*WHAT TO WORK ON*
In the listing that follows, the range to quote begins at the line that has "shaft = turnedBlank().cut(toothSpaces())" and ends after the line that has "bpy.data.objects.remove(obj)"; quote it verbatim and add nothing.

■ ■ ■ ■ ■ ■ ■

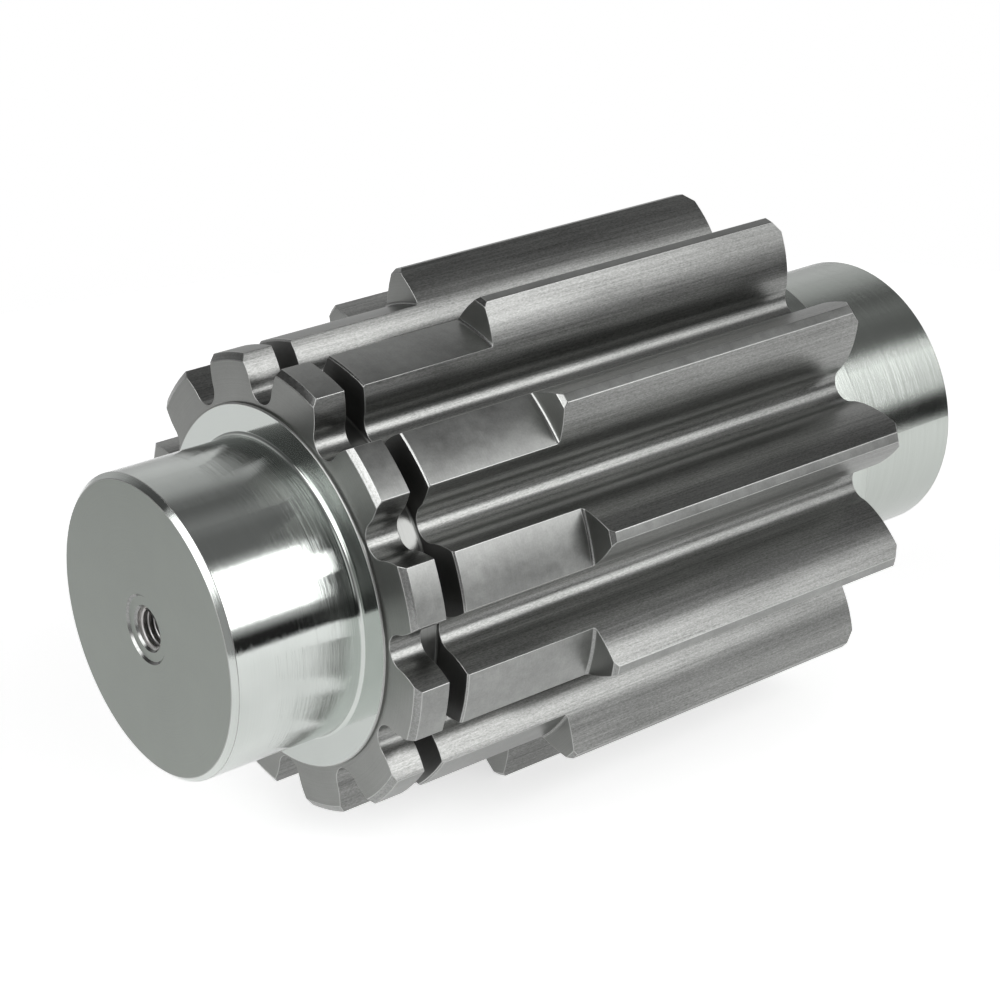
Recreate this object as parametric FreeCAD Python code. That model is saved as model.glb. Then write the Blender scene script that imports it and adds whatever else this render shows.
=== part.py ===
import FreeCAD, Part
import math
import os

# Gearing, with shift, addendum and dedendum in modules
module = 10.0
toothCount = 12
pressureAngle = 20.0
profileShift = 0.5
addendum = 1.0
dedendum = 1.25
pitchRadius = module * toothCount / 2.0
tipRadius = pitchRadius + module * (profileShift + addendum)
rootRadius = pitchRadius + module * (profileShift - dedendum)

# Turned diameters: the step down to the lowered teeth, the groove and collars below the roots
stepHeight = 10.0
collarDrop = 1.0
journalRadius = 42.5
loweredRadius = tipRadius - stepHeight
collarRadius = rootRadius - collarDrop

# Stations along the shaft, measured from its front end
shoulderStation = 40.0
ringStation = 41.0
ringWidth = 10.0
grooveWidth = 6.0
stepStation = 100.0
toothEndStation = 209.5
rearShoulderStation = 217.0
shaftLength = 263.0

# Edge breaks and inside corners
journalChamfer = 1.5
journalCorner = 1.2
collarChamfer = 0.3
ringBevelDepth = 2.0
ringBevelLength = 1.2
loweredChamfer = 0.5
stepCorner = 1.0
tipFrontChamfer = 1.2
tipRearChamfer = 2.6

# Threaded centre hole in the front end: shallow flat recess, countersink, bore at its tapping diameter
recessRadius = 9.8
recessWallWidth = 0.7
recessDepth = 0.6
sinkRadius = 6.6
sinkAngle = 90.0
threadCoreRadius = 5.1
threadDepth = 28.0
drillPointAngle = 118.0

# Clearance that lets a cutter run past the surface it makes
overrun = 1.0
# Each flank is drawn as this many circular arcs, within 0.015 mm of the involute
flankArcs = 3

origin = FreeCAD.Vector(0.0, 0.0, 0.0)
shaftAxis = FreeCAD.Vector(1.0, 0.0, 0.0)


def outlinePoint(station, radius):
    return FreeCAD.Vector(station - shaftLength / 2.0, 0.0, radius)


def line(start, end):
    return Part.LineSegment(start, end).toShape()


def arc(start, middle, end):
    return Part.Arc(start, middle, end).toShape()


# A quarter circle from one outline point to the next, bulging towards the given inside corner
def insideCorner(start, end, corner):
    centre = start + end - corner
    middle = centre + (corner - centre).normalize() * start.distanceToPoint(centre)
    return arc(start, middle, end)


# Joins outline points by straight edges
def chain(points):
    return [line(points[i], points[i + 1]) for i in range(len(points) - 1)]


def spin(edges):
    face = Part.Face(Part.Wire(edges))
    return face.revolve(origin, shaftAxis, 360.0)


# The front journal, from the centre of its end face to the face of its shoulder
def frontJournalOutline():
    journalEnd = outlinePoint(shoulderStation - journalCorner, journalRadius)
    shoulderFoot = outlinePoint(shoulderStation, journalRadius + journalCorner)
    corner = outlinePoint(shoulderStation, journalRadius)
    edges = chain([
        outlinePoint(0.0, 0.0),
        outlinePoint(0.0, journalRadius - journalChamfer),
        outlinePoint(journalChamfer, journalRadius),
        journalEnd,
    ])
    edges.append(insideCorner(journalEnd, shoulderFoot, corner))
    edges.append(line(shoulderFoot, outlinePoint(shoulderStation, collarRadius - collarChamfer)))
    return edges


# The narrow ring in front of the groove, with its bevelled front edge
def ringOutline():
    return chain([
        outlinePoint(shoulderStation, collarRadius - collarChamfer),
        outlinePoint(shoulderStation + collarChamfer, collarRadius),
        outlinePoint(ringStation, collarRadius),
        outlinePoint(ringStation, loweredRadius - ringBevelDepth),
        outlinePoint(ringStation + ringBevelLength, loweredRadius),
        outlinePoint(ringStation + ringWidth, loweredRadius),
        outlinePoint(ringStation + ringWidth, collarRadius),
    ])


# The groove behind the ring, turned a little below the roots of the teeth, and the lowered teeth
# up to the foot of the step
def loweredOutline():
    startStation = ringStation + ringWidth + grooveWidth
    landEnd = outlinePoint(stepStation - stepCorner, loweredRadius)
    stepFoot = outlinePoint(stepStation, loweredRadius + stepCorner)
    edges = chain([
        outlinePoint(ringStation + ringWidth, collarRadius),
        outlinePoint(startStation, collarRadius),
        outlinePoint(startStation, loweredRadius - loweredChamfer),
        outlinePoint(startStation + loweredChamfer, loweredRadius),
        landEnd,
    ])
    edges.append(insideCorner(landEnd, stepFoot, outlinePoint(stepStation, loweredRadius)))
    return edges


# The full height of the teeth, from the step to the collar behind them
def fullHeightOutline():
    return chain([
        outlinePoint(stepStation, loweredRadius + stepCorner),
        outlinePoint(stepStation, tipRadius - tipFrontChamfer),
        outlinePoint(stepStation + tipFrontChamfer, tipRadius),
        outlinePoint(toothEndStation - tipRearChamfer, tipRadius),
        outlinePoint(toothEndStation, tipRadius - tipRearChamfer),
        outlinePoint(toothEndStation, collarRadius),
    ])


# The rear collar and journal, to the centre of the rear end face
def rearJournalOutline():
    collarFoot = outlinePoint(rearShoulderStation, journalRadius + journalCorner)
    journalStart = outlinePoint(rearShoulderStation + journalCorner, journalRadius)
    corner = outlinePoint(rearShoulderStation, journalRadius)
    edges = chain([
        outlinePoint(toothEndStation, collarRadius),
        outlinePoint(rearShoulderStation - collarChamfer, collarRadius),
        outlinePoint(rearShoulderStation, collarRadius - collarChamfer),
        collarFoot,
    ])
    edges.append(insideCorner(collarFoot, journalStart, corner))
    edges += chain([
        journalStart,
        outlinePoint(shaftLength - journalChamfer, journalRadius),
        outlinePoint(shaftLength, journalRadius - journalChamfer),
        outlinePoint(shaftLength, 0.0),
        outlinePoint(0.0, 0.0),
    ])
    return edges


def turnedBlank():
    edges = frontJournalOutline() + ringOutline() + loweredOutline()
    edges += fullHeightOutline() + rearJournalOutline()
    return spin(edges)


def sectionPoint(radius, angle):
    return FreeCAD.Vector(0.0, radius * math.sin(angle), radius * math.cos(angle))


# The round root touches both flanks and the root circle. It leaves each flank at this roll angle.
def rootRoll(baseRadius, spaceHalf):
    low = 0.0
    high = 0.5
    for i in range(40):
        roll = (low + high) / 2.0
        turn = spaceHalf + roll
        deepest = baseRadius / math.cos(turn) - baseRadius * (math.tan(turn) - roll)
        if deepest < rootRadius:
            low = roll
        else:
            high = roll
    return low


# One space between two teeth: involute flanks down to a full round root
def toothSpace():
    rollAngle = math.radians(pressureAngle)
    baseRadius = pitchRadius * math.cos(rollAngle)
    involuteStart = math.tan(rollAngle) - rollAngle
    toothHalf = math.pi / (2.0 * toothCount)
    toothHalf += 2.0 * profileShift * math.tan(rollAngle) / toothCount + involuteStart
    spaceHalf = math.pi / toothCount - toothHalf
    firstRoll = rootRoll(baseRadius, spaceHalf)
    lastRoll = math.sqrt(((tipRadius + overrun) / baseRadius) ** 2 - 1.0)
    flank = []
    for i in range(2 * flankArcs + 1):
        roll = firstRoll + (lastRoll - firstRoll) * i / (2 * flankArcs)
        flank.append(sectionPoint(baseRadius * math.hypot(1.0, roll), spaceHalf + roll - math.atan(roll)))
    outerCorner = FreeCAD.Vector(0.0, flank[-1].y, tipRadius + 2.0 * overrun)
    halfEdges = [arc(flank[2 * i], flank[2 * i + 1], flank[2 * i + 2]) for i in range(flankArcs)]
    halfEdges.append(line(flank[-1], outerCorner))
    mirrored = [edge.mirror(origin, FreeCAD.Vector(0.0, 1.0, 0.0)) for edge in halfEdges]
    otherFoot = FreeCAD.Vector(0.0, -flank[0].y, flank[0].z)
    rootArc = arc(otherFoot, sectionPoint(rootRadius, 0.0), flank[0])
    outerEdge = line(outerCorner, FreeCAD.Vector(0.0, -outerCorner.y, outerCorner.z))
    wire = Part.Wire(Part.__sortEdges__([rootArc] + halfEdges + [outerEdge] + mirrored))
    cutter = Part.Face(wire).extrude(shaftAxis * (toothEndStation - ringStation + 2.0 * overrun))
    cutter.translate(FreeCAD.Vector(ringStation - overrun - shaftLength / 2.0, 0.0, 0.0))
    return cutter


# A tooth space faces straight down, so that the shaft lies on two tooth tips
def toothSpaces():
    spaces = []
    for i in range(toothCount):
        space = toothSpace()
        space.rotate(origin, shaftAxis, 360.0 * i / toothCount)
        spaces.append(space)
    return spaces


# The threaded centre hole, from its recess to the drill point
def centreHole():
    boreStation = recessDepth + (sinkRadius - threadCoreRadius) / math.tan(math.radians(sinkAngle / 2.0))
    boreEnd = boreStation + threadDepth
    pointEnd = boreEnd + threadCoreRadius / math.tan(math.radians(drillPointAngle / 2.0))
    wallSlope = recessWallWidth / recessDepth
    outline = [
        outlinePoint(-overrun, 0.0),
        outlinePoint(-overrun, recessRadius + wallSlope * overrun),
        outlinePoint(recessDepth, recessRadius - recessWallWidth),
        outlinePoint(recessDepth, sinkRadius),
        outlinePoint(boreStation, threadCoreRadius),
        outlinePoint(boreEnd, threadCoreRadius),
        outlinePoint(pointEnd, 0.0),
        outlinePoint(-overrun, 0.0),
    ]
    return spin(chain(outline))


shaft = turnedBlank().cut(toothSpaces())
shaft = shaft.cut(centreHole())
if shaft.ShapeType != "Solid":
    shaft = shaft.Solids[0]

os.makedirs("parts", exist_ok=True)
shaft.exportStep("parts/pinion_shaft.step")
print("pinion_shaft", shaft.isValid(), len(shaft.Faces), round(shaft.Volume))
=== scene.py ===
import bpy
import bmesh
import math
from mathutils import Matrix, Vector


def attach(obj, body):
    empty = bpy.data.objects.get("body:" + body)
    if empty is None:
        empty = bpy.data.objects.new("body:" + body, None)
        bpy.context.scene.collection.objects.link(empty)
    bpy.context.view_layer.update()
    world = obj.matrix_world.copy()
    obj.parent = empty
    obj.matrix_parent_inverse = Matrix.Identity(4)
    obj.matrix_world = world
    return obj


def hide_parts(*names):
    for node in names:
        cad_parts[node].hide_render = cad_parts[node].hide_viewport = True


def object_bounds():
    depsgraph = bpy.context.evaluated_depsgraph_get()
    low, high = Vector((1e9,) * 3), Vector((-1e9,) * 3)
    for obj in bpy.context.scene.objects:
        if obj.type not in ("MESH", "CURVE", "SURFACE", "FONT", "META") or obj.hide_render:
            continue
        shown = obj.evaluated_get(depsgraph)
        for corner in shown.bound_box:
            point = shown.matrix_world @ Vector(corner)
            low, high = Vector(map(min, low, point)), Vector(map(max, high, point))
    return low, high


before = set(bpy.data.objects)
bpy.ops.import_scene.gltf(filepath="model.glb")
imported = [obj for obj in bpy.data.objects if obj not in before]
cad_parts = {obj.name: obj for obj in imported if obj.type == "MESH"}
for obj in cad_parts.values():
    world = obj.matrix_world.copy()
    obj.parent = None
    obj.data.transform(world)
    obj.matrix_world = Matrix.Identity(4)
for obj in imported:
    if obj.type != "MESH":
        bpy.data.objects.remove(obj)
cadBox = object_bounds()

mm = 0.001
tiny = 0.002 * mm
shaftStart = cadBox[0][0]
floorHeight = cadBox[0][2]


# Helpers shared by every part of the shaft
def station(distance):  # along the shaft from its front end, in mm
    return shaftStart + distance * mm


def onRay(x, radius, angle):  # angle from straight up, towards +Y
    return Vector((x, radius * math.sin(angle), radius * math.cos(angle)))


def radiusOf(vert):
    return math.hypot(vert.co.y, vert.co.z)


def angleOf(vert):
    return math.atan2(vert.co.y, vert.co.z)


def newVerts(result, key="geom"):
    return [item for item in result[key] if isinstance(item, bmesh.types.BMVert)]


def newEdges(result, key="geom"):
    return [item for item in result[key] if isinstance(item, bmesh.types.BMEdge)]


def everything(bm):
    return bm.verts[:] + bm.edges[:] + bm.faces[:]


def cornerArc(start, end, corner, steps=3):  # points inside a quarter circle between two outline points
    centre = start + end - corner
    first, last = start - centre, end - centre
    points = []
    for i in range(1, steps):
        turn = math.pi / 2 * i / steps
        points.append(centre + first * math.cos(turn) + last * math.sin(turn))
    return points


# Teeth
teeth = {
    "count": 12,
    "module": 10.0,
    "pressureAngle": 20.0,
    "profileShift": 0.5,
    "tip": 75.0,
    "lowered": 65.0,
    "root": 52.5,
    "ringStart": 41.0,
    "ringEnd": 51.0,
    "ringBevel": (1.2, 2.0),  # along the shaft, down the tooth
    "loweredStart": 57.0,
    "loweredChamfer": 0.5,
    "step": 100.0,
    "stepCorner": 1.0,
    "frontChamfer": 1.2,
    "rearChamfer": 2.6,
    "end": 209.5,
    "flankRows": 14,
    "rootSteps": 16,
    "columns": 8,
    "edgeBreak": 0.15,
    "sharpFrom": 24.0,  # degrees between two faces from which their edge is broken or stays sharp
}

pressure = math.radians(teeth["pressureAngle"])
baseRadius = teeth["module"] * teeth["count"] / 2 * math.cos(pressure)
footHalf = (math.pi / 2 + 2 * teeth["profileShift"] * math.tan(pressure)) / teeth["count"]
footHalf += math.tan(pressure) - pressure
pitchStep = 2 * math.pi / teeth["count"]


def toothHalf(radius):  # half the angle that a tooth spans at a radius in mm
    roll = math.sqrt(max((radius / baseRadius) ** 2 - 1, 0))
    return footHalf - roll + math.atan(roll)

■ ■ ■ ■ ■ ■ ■

*ANSWER IN FULL*
shaft = turnedBlank().cut(toothSpaces())
shaft = shaft.cut(centreHole())
if shaft.ShapeType != "Solid":
    shaft = shaft.Solids[0]

os.makedirs("parts", exist_ok=True)
shaft.exportStep("parts/pinion_shaft.step")
print("pinion_shaft", shaft.isValid(), len(shaft.Faces), round(shaft.Volume))
=== scene.py ===
import bpy
import bmesh
import math
from mathutils import Matrix, Vector


def attach(obj, body):
    empty = bpy.data.objects.get("body:" + body)
    if empty is None:
        empty = bpy.data.objects.new("body:" + body, None)
        bpy.context.scene.collection.objects.link(empty)
    bpy.context.view_layer.update()
    world = obj.matrix_world.copy()
    obj.parent = empty
    obj.matrix_parent_inverse = Matrix.Identity(4)
    obj.matrix_world = world
    return obj


def hide_parts(*names):
    for node in names:
        cad_parts[node].hide_render = cad_parts[node].hide_viewport = True


def object_bounds():
    depsgraph = bpy.context.evaluated_depsgraph_get()
    low, high = Vector((1e9,) * 3), Vector((-1e9,) * 3)
    for obj in bpy.context.scene.objects:
        if obj.type not in ("MESH", "CURVE", "SURFACE", "FONT", "META") or obj.hide_render:
            continue
        shown = obj.evaluated_get(depsgraph)
        for corner in shown.bound_box:
            point = shown.matrix_world @ Vector(corner)
            low, high = Vector(map(min, low, point)), Vector(map(max, high, point))
    return low, high


before = set(bpy.data.objects)
bpy.ops.import_scene.gltf(filepath="model.glb")
imported = [obj for obj in bpy.data.objects if obj not in before]
cad_parts = {obj.name: obj for obj in imported if obj.type == "MESH"}
for obj in cad_parts.values():
    world = obj.matrix_world.copy()
    obj.parent = None
    obj.data.transform(world)
    obj.matrix_world = Matrix.Identity(4)
for obj in imported:
    if obj.type != "MESH":
        bpy.data.objects.remove(obj)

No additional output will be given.